Whoever wishes to enter into the sheepfold, let him enter by the door. Let him preach Christ; let him seek Christ’s glory, not his own. Christ is a lowly door, and he who enters by this door must be lowly if he wishes to enter with his head intact. The one who does not humble himself but exalts himself, who wishes to climb up over the wall, is lifted up only to fall. Such men generally try to persuade others that they can live well without being Christians. In this way, they climb up by some other way, so that they may rob and kill. They are thieves because they claim what is not theirs as their own; they are robbers because they kill what they have stolen.
St. John Chrysostom: You have seen His description of a robber; now see that of the Shepherd: But the one who enters by the door is the shepherd of the sheep.
St. Augustine of Hippo: He who enters by the door is the one who enters by Christ, who imitates Christ’s suffering, and who is acquainted with Christ’s humility, so that he feels and knows that if God became a man for us, a man should not think himself to be God, but only a man. The one who, being a man, wishes to appear as God does not imitate Him who, being God, became a man. You are not told to think of yourself as less than you are, but simply to know what you are.
St. John Chrysostom: The porter is perhaps Moses, for to him the oracles of God were committed.
Theophylact of Ohrid: Or, the Holy Spirit is the porter, by whom the Scriptures are unlocked to reveal the truth to us.
St. Augustine of Hippo: Or, the porter is our Lord Himself, since there is much less difference between a door and a porter than between a door and a shepherd. And He has called Himself both the Door and the Shepherd, so why not the Door and the Porter? He opens Himself—that is, He reveals Himself. If you seek another person for the porter, consider the Holy Spirit, of whom our Lord said later, He will guide you into all truth. The door is Christ, the Truth. Who opens the door but the One who will guide you into all Truth? Whoever you understand this to be, be careful not to consider the porter greater than the door, for in our houses, the porter holds a higher rank than the door, not the other way around.
St. John Chrysostom: Since they had called Him a deceiver and appealed to their own unbelief as proof (Which of the rulers believes in Him?), He shows here that it was because they refused to hear Him that they were excluded from His flock. The sheep hear His voice. The Shepherd enters by the lawful door, and those who follow Him are His sheep. Those who do not, voluntarily exclude themselves from His flock.
St. Augustine of Hippo: He knew the names of the predestinated, as He said to His disciples, Rejoice that your names are written in heaven.

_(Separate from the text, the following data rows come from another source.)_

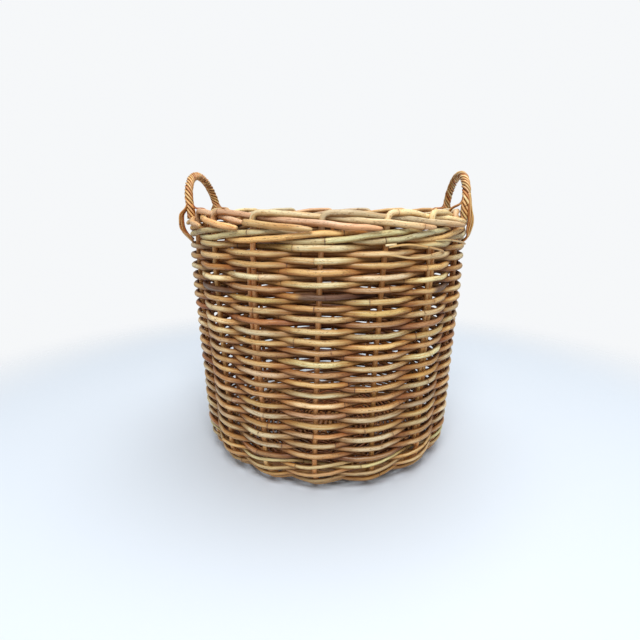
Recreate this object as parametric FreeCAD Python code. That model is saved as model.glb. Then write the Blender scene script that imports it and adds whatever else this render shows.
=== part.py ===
import FreeCAD, Part
import math
import os

from FreeCAD import Vector

# A round log basket woven from whole rattan cane, with two fixed rope handles.
# Millimetres, +Z up. The origin is on the floor, under the middle of the base.
# An azimuth is in degrees: 0 is the front (-Y) and 90 the right-hand handle (+X).

# Overall sizes
RIM_RADIUS = 275.0  # outside of the border, where the cut ends of the stakes lie
BORDER_TOP = 477.0  # top of the border over the floor
HANDLE_TOP = 547.0  # top of each handle over the floor
FOOT_RADIUS = 239.6  # where the line of the wall's stakes would meet the line of their tails

# Canes
STAKE_COUNT = 16
STAKE_DIAMETER = 9.2
BYE_STAKE_DIAMETER = 7.4
WEAVER_DIAMETER = 8.6
WALE_DIAMETER = 8.4
FOOT_CANE_DIAMETER = 6.4
BASE_CANE_DIAMETER = 4.6
HANDLE_BOW_DIAMETER = 8.5
HANDLE_ROPE_DIAMETER = 15.5
STRAND_DIAMETER = 3.4

# Fits
CONTACT = 0.25  # left between two canes that bear on each other
ROW_GAP = 0.45  # least space between two rows of the side weave
END_GAP = 2.0  # between the butted ends of one round
LASHING_GAP = 1.2  # between a lashing and the cut ends of the border
FOOT_LIFT = 1.5  # between the top of the border and the strands that cross it
WEAR = 0.5  # worn off the underside of the lowest round, where the basket stands

# Bends of the centre lines
STAKE_BEND_RADIUS = 42.0  # where a stake turns up from the base
HUMP_RADIUS = 14.0  # where a stake turns over into the border
BORDER_BEND_RADIUS = 90.0
WEAVER_BEND_RADIUS = 80.0
FOOT_BEND_RADIUS = 34.0
STICK_BEND_RADIUS = 30.0
HANDLE_BEND_RADIUS = 90.0
STRAND_BEND_RADIUS = 14.0
RUN_SHARE = 0.46  # the most of a straight run that one of its two bends may take
STRAIGHT = math.radians(0.3)  # a turn under this is left straight
BULGE_ROUNDS = 12  # passes that settle the corners of a path on its wanted points

# Rounds and bands
FOOT_ROUNDS = 6
WEAVE_BOTTOM = 61.3
WEAVE_BANDS = 20
ROW_START_SHIFT = 6  # stakes between the starts of one pair of rows and the next
BASE_BANDS = 2
BASE_WEAVE_START = 52.0
BASE_CANE_GAP = 0.4
STICK_STEP_DOWN = 12.0  # how far inside the base weave the upper sticks reach its level
STICKS_PAST_WEAVE = 2.3  # how far the base sticks reach past the base weave
TAIL_START = 142.0  # where the tails of the stakes begin, beside the base sticks
FLAT_OVER_CANES = 2.0  # how far a base cane lies flat past the middle of a stick

# The border: each stake runs on as (stakes to the right, layers out, stake widths down)
BORDER_RUN = (
    (0.5, -0.2, 0.065),
    (1.0, -1.0, 0.870),
    (1.5, 0.0, 1.337),
    (2.0, 1.0, 1.717),
    (2.4, 1.7, 1.913),
    (2.88, 2.0, 2.174),
)
SHORT_STAKE = 14  # this stake's run ends early, and a separate rod carries it on
SHORT_RUN = 1.86  # stakes to the right, where the run ends
ROD_START = 1.89

WALE_START = 180.0  # the wale starts at the back
WALE_EASE = 1.06  # how much further apart its rods pass each other than they have to

# Handles
HANDLE_AZIMUTHS = {"left": -90.0, "right": 90.0}
HANDLE_HALF_SPAN = 18.5  # degrees from the middle of a handle to each foot
HANDLE_FOOT_INSET = 13.0  # from the rim in to the feet of a handle
HANDLE_TOP_INSET = 15.0  # from the rim in to the top of its arch
BOW_SINK = 13.0  # how far below the top of the border the bow stands, outside the top layer
HANDLE_POINTS = 6  # straight steps that a handle's arch is drawn with
LASHING_TUCK = 25.4  # how far below the middle of the border's lowest cane a lashing reaches
LASHING_RISE = 2.6  # how far above the middle of that cane a lashing is widest
STRANDS_PER_LASHING = 3
TAIL_AZIMUTHS = (62.0, 24.0)  # the loose tail of the right handle, woven to the front
TAIL_DROP = 46.0

# Bye-stakes: (azimuth of the stake beside, side, lowest and highest point as shares of the weave)
BYE_STAKES = ((45.0, -1, 0.005, 0.982), (-22.5, -1, 0.323, 0.908))

# Worked out from the sizes above
STAKE_STEP = 360.0 / STAKE_COUNT
STAKE_RADIUS = STAKE_DIAMETER / 2
HANDLE_FOOT_RADIUS = RIM_RADIUS - HANDLE_FOOT_INSET
HANDLE_TOP_RADIUS = RIM_RADIUS - HANDLE_TOP_INSET
BORDER_LAYER = STAKE_DIAMETER + 3 * CONTACT
HUMP_HEIGHT = BORDER_TOP - STAKE_RADIUS
HUMP_RING = RIM_RADIUS - STAKE_RADIUS - 2 * BORDER_LAYER  # the stakes' centres at the top
FOOT_REACH = STAKE_RADIUS + FOOT_CANE_DIAMETER / 2 + CONTACT
BASE_HEIGHT = FOOT_REACH + FOOT_CANE_DIAMETER / 2 - WEAR
LEAN = math.atan((HUMP_RING - FOOT_RADIUS) / (HUMP_HEIGHT - BASE_HEIGHT))
BEND_TURN = math.pi / 2 - LEAN
BEND_REACH = STAKE_BEND_RADIUS * math.tan(BEND_TURN / 2)
BEND_TOP = Vector(
    FOOT_RADIUS + BEND_REACH * math.sin(LEAN), 0, BASE_HEIGHT + BEND_REACH * math.cos(LEAN)
)


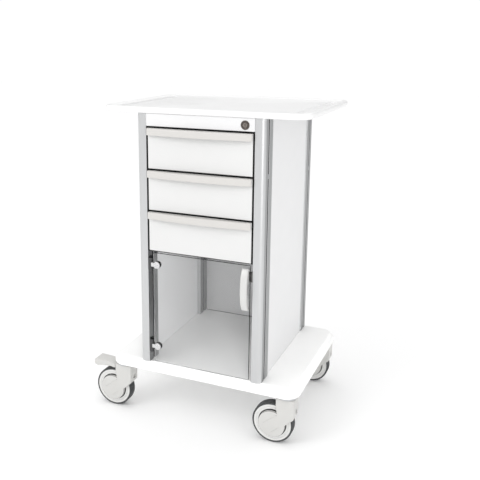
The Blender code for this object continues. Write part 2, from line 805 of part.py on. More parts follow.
def make_caster(cart, label, sx, sy, braked):
    """One caster: its mount on the base, a fork that swivels, a wheel with a tyre."""
    swivel = empty(f"caster_swivel_{label}", (sx * CASTER_X, sy * CASTER_Y, 0), cart)
    mount_top = CASTER_H - GAP
    mount_low = mount_top - MOUNT_T
    profile = [
        (KINGPIN_R, mount_low - KINGPIN_L), (KINGPIN_R, mount_low),
        (MOUNT_R, mount_low), (MOUNT_R, mount_top),
    ]
    mount = disc_mesh(profile, ROUND_SEGMENTS)
    add_mesh(f"caster_mount_{label}", mount, zinc(), cart, swivel.location)

    body = at_wheel(prism_mesh(fork_outline(), -FORK_OUT, FORK_OUT, profile_xz()))
    fork = add_mesh(f"caster_fork_{label}", body, caster_grey(), swivel)
    soften(fork, 0.002, 2, 50)
    pocket_r = WHEEL_R + WHEEL_TOP_CLEAR
    pocket = disc_mesh([(pocket_r, -FORK_IN), (pocket_r, FORK_IN)], WHEEL_SEGMENTS, along_y())
    cut(fork, at_wheel(pocket), "wheel_pocket")
    bore = KINGPIN_R + SWIVEL_CLEAR
    well = disc_mesh([(bore, WHEEL_R), (bore, CASTER_H)], ROUND_SEGMENTS)
    cut(fork, well, "kingpin_bore")
    sink = FORK_ARM_T / 2
    axle = disc_mesh([(AXLE_R, -FORK_IN - sink), (AXLE_R, FORK_IN + sink)], ROUND_SEGMENTS, along_y())
    join(fork, at_wheel(axle), "axle")

    hub = empty(f"wheel_axis_{label}", (-TRAIL, 0, WHEEL_R), swivel)
    rim = turned_mesh(wheel_profile(), WHEEL_SEGMENTS, along_y())
    add_mesh(f"caster_wheel_{label}", rim, rim_grey(), hub)
    tyre = turned_mesh(tyre_profile(), WHEEL_SEGMENTS, along_y())
    add_mesh(f"caster_tyre_{label}", tyre, tyre_grey(), hub)
    if braked:
        make_pedal(swivel, fork, label)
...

St. John Chrysostom: He led out the sheep when He sent them not away from the wolves, but into their very midst. There seems to be a subtle allusion to the blind man. He called him out from the midst of the Jews, and he heard His voice.

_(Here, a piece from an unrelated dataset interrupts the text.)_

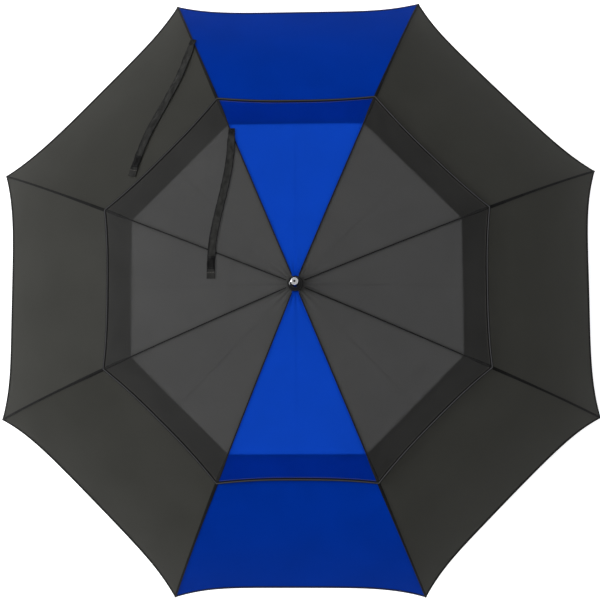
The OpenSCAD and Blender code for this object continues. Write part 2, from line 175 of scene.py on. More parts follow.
def rib_reach(s):
    """(distance from the shaft's axis, height) of the rib's axis, a distance s along it."""
    a = slope(min(s, BREAK_AT))
    x = PIVOT_R + INNER_RHO * (math.sin(a) - math.sin(ROOT_SLOPE))
    z = NOTCH_Z - INNER_RHO * (math.cos(ROOT_SLOPE) - math.cos(a))
    if s > BREAK_AT:
        a = slope(s)
        x += OUTER_RHO * (math.sin(a) - math.sin(BREAK_SLOPE))
        z -= OUTER_RHO * (math.cos(BREAK_SLOPE) - math.cos(a))
    return x, z


def turned(x, y, z, azimuth):
    """A point of a rib's own frame in the object's frame."""
    c, s = math.cos(azimuth), math.sin(azimuth)
    return Vector((x * c - y * s, x * s + y * c, z))


def above_rib(k, s, lift, aside=0.0):
    """A point square above rib k's axis by lift and beside it by aside, a distance s along it."""
    x, z = rib_reach(s)
    tilt = slope(s)
    return turned(x + lift * math.sin(tilt), aside, z + lift * math.cos(tilt), rib_angle(k))


def smooth(t):
    """A soft step from 0 to 1 while t goes from 0 to 1."""
    t = min(max(t, 0.0), 1.0)
    return t * t * (3 - 2 * t)


def across(a):
    """1 on a rib and 0 half-way to the next one, for an angle a from the gore's first rib."""
    return abs(math.tan(HALF_GORE - a)) / math.tan(HALF_GORE)


def hem_dip(a, depth, power):
    """How far a scalloped hem draws in from its line at the ribs."""
    return depth * (1 - across(a) ** power)


def vent_lift(s, a):
    """Height of the upper canopy over the rib's axis: it starts on the notch and rises to its free hem."""
    rise = VENT_RISE * smooth((s - RISE_FROM) / (VENT_HEM - RISE_FROM))
    billow = VENT_BILLOW * smooth((s - BILLOW_FROM) / (VENT_HEM - BILLOW_FROM)) * (1 - across(a) ** 2)
    return CLOTH_LIFT + NOTCH_LIFT * math.exp(-max(s, 0) / NOTCH_FADE) + rise + billow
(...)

St. Augustine of Hippo: And who is He who leads them out, but the same One who loosens the chains of their sins, so that they may follow Him with free, unfettered steps?
Glossa Ordinaria: And when He brings out His own sheep, He goes before them. He leads them out from the darkness of ignorance into light, just as He went before them in the pillar of cloud and fire.

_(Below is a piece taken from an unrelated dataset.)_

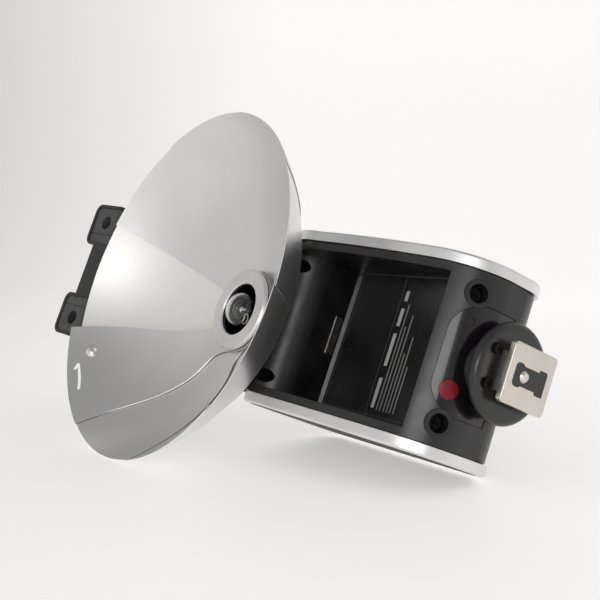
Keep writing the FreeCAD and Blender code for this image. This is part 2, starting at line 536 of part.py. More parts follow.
# ---------------------------------------------------------------- lamp and hub
def make_lamp():
    flange_y = FAN_Y + 3.0
    save("hub_base", about_hub((SLEEVE_R, FAN_Y), (13.9, FAN_Y), (13.9, flange_y), (FLANGE_R, flange_y),
                               (FLANGE_R, HUB_BACK_Y), (SLEEVE_R, HUB_BACK_Y)))
    last = FAN_Y - BLADES * PITCH - SHEET
    ring_back = last - 0.32
    save("hub_sleeve", about_hub((SLEEVE_BORE_R, HUB_BACK_Y), (SLEEVE_R, HUB_BACK_Y), (SLEEVE_R, ring_back),
                                 (SLEEVE_BORE_R, ring_back)))
    face = ring_back - HUB_RING_THICK
    ring = about_hub((SLEEVE_BORE_R, ring_back), (HUB_RING_R, ring_back), (HUB_RING_R, face + 0.6),
                     (HUB_RING_R - 0.6, face), (SLEEVE_BORE_R + 0.4, face), (SLEEVE_BORE_R, face + 0.4))
    for quarter in range(4):
        notch = polar((HUB_RING_R + SLEEVE_BORE_R) / 2 - 0.8, 90 * quarter)
        ring = ring.cut(rod(0.55, (notch.x, face - 1, notch.z), (notch.x, face + 0.5, notch.z)))
    save("hub_ring", ring)
    cup_r, cup_bore, cup_y = 9.4, GLASS_R + 0.2, -27.0
    save("bulb_socket", about_hub((0, HUB_BACK_Y), (cup_r, HUB_BACK_Y), (cup_r, cup_y), (cup_bore, cup_y),
                                  (cup_bore, SOCKET_Y), (0, SOCKET_Y)))
    bore, slant = GLASS_R - GLASS_WALL, math.sqrt(0.5)
    dome = (GLASS_R * slant, DOME_Y - GLASS_R * slant)
    inner = (bore * slant, DOME_Y - bore * slant)
    save("bulb_glass", about_hub((bore, SOCKET_Y), (GLASS_R, SOCKET_Y), (GLASS_R, DOME_Y),
                                 (dome, (0, DOME_Y - GLASS_R)), (0, DOME_Y - bore), (inner, (bore, DOME_Y))))
    save("flash_tube", flash_tube())
    caps = [rod(1.9, (x, SOCKET_Y, HUB_Z), (x, TUBE_BASE_Y, HUB_Z)) for x in (-TUBE_SPREAD, TUBE_SPREAD)]
    save("electrode_caps", *caps)
    save("trigger_wire", Part.makeTorus(TUBE_R + 0.35, 0.25, Vector(-TUBE_SPREAD, TRIGGER_Y, HUB_Z), Y))


def flash_tube():
    """A U of glass tube: two legs along Y and a half ring."""
    base = [Vector(x, TUBE_BASE_Y, HUB_Z) for x in (-TUBE_SPREAD, TUBE_SPREAD)]
    bend = [Vector(x, TUBE_BEND_Y, HUB_Z) for x in (-TUBE_SPREAD, TUBE_SPREAD)]
    tip = Vector(0, TUBE_BEND_Y - TUBE_SPREAD, HUB_Z)
    path = Part.Wire([Part.LineSegment(base[0], bend[0]).toShape(), Part.Arc(bend[0], tip, bend[1]).toShape(),
                      Part.LineSegment(bend[1], base[1]).toShape()])
    circle = Part.Wire(Part.makeCircle(TUBE_R, base[0], Y))
    return path.makePipeShell([circle], True, False)


# ---------------------------------------------------------------- fan
def polar(r, degrees):
    """A point in the XZ plane; degrees run from up towards the right."""
    a = math.radians(degrees)
    return Vector(r * math.sin(a), 0, HUB_Z + r * math.cos(a))


def smooth(points):
    curve = Part.BSplineCurve()
    curve.interpolate(points)
    return curve.toShape()


def sector(centre, leading, trailing):
    """A sheet's outline: its collar's disc and a sector between two edges.

    Each edge is a list of (radius, degrees from the sector's centre).
    """
    lead = [polar(r, centre + d) for r, d in leading]
    trail = [polar(r, centre + d) for r, d in trailing]
    rim = Part.Arc(lead[-1], polar(leading[-1][0], centre + (leading[-1][1] + trailing[-1][1]) / 2),
                   trail[-1]).toShape()
    back = Part.LineSegment(trail[0], lead[0]).toShape()
    wire = Part.Wire([smooth(lead), rim, smooth(trail[::-1]), back])
    face = Part.Face(wire)
    plate = moved(face, y=20).extrude(Vector(0, -120, 0))
    disc = Part.makeCylinder(COLLAR_R + 0.15, 120, Vector(0, 20, HUB_Z), Vector(0, -1, 0))
    return plate.fuse(disc)


def make_sheet(layer, centre, leading, trailing):
    section = dish_section(FAN_Y - layer * PITCH, SHEET, COLLAR_BORE_R)
    sheet = about_hub(*section).common(sector(centre, leading, trailing))
    return max(sheet.Solids, key=lambda s: s.Volume)


def make_fan():
    save("fixed_sector", make_sheet(0, 0.0, FIXED_LEADING, FIXED_TRAILING))
    for number in range(1, BLADES + 1):
        layer = BLADES + 1 - number
        trailing = TRAILING if number < BLADES else STRAIGHT
        save(f"blade_{number}", make_sheet(layer, layer * SECTOR_DEG, LEADING, trailing))
    save("blade_stud", blade_stud())


def blade_stud():
    """A domed rivet near the first blade's rim, square to the sheet."""
    foot = polar(STUD_R, STUD_DEG)
    foot.y = FAN_Y - BLADES * PITCH - SHEET - fan_depth(STUD_R)
    step = 0.5
    slope = (fan_depth(STUD_R + step) - fan_depth(STUD_R - step)) / (2 * step)
    out = polar(1, STUD_DEG) - Vector(0, 0, HUB_Z)
    normal = Vector(-out.x * slope, -1, -out.z * slope).normalize()
    head = Part.makeSphere(3.1, Vector(0, 0, -1.75))
    head = head.common(Part.makeCylinder(2.6, 4, Vector(0, 0, STUD_GAP)))
    collar = Part.makeCylinder(1.8, 0.5, Vector(0, 0, STUD_GAP))
    stud = head.fuse(collar).removeSplitter()
    stud.Placement = FreeCAD.Placement(foot, Rotation(Z, normal))
    return stud


make_foot()
make_contact()
make_pedestal()
make_front_shell()
make_sensor_window()
make_catch_plate()
make_back_shell()
make_side_frames()
make_hinge_pins()
make_electronics()
make_controls()
make_lid()
make_lamp()
make_fan()
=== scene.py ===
"""Looks of the flash gun with the folding fan reflector: materials, small pieces, studio.

Metres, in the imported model's frame: +Z up from the shoe foot, -Y to the front. The flash lies
on its -X side, so the floor is a tilted plane there.
"""
import json
import math

import bmesh
import bpy
import numpy
from mathutils import Matrix, Vector
from mathutils.bvhtree import BVHTree


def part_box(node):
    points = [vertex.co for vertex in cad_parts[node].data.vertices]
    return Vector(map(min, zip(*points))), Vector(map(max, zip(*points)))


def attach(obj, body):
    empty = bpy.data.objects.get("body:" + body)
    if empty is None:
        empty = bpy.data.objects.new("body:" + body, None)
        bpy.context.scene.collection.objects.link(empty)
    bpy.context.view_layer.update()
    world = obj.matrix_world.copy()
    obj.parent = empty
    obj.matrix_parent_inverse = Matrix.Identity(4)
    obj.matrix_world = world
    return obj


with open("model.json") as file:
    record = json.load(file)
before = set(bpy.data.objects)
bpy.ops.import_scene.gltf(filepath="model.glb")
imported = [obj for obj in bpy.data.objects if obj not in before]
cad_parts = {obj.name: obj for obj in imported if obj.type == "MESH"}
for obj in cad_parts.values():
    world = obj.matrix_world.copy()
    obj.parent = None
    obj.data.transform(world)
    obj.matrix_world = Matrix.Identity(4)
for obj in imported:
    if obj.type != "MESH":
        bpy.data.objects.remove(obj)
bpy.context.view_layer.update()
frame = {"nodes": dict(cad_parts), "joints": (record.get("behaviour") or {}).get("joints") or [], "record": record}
NODES = frame["nodes"]
JOINTS = {j["name"]: j for j in frame["joints"]}
MM = 0.001

HUB_Z = JOINTS["blade_1_turn"]["pos_m"][2]
BLADES, SECTOR_DEG, RIM_R = 8, 40.0, -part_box("blade_2")[0].x
DROP_START = 0.3             # how far outside the surface a dropped point starts
SMOOTH_BELOW_DEG = 32.0      # edges that bend more than this stay sharp
BEVEL_SAMPLES = 6
METAL_EDGE = 0.0003          # radius of a metal's softened edges
PLASTIC_EDGE = 0.00025
PLASTIC_WEAR = 0.02          # how far worn edges go towards the paler tone
WORN_RANGE = (0.02, 0.25)    # bends from here to there count as no edge to a full edge


class Drop:
    """Drops points along a direction on to a CAD node's surface."""

    def __init__(self, node, way):
        self.way = Vector(way).normalized()
        work = bmesh.new()
        work.from_mesh(NODES[node].data)
        self.tree = BVHTree.FromBMesh(work)
        work.free()

    def __call__(self, point):
        return self.tree.ray_cast(Vector(point) - self.way * DROP_START, self.way)[0]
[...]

St. John Chrysostom: Shepherds always go behind their sheep, but He, on the contrary, goes before them to show that He would lead all people to the truth.
St. Augustine of Hippo: And who is this that goes before the sheep, but He who, being raised from the dead, dies no more, and who said, Father, I will also that they, whom You have given Me, be with Me where I am?
St. John Chrysostom: The strangers are Theudas, Judas, and the false apostles who came after Christ. So that He might not appear to be one of them, He gives many marks that distinguish Him from them. First, Christ brought people to Himself by teaching them from the Scriptures; they drew people away from the Scriptures. Second, the obedience of the sheep; for people believed in Him not only during His life but also after His death, whereas their followers vanished as soon as they were gone.
Theophylact of Ohrid: He alludes to the Antichrist, who will deceive for a time but will lose all his followers when he dies.
St. Augustine of Hippo: But here is a difficulty. Sometimes those who are not sheep hear Christ’s voice; for Judas, who was a wolf, heard it. And sometimes the sheep do not hear Him; for those who crucified Christ did not hear, yet some of them were His sheep. You might say that while they did not hear, they were not sheep, and that the voice, when they heard it, changed them from wolves into sheep. Still, I am disturbed by the Lord’s rebuke to the shepherds in Ezekiel: Neither have you brought again that which was driven away. He calls it a stray sheep, but a sheep all the while, even though, if it strayed, it must have heard the voice of a stranger and not the Shepherd.
What I am saying, then, is this: The Lord knows those who are His. He knows the foreknown; He knows the predestinated. They are the sheep. For a time they do not know themselves, but the Shepherd knows them, for many sheep are outside the fold, and many wolves are inside. He is speaking, then, of the predestinated.
And now the difficulty is solved. The sheep, and only the sheep, do hear the Shepherd’s voice. When is that? It is when that voice says, The one who endures to the end will be saved. His own people hear this word; the stranger does not.